Awalnya, bisnis G2Academy juga belum mencakup penyediaan inovasi/solusi teknologi. "Hal itu terjadi tanpa disengaja, sebenarnya. Seiring G2Academy berjalan dengan corporate training dan kelas-kelas edukasi, ternyata kami kerap mendapatkan proyek-proyek di luar pendidikan/pelatihan, dan ternyata menguntungkan. Dan jika saya boleh jujur, salah satu kunci G2Academy bertahan di tengah startup winter adalah karena adanya diversified revenue stream, dalam arti lain, kami tidak hanya mengandalkan satu pilar bisnis saja," lanjut Ferry.
G2Academy, yang dulunya hanya digawangi oleh Ferry Sutanto sendiri, bersama dengan 4 orang freelancer lainnya yang terdiri dari 1 orang web designer, 2 orang guru/mentor, 1 staff marketing, saat ini telah menaungi 100 orang lebih karyawan.
"Jika ditanya saya ingin G2Academy kemana lagi setelah ini?
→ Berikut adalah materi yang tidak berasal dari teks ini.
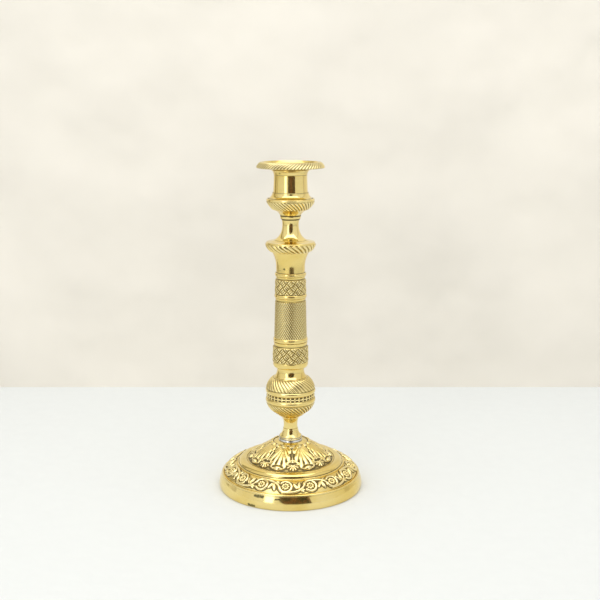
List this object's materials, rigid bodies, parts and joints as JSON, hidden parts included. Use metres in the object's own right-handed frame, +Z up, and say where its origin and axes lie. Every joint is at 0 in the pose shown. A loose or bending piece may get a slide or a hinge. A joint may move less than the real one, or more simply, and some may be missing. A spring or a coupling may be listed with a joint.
{
  "type": "candlestick",
  "caption": "Brass candlestick: stepped round base with a leaf dome, ball knop, woven and hatched column, gadrooned bowl and lift-out drip pan.",
  "frame": {"origin": "centre of the base's bottom rim, on the table", "axes": "+Z up along the stem, towards the candle; the piece is round, so +X and +Y are two level directions"},
  "size_m": [0.13, 0.13, 0.293],
  "materials": {
    "polished_brass": "polished",
    "chased_brass": "chased and burnished, dark in the recesses",
    "white_metal": "polished nickel silver",
    "iron": "oxidised wrought iron"
  },
  "bodies": {
    "stick": {"base_shell": "chased_brass", "foot_washer": "white_metal", "stem_foot": "polished_brass", "foot_spool": "polished_brass", "ball_knop": "chased_brass", "knop_neck": "polished_brass", "column": "chased_brass", "capital": "polished_brass", "capital_flange": "chased_brass", "neck_spool": "polished_brass", "socket_collar": "polished_brass", "socket_bowl": "chased_brass", "socket_barrel": "polished_brass", "tie_rod": "iron", "rod_washer": "iron", "rod_nut": "iron"},
    "drip_pan": {"drip_pan": "chased_brass", "drip_pan_sleeve": "polished_brass"}
  },
  "joints": [
    {"name": "drip_pan_lift", "type": "slide", "parent": "stick", "child": "drip_pan", "axis": [0, 0, 1], "range_m": [0, 0.045]}
  ]
}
Tentunya harapannya adalah agar terus bertumbuh dan semakin besar, mendapatkan strategic investor global yang lebih banyak, networking lebih luas, talenta digital yang dihasilkan dapat berkompetisi di kancah dunia, dan suatu hari nanti dapat membangun kampusnya sendiri. Bicara angka, yang saya inginkan dalam 3 tahun secara revenue G2Academy dapat bertumbuh terus hingga 3-4 kali lipat," harap Ferry.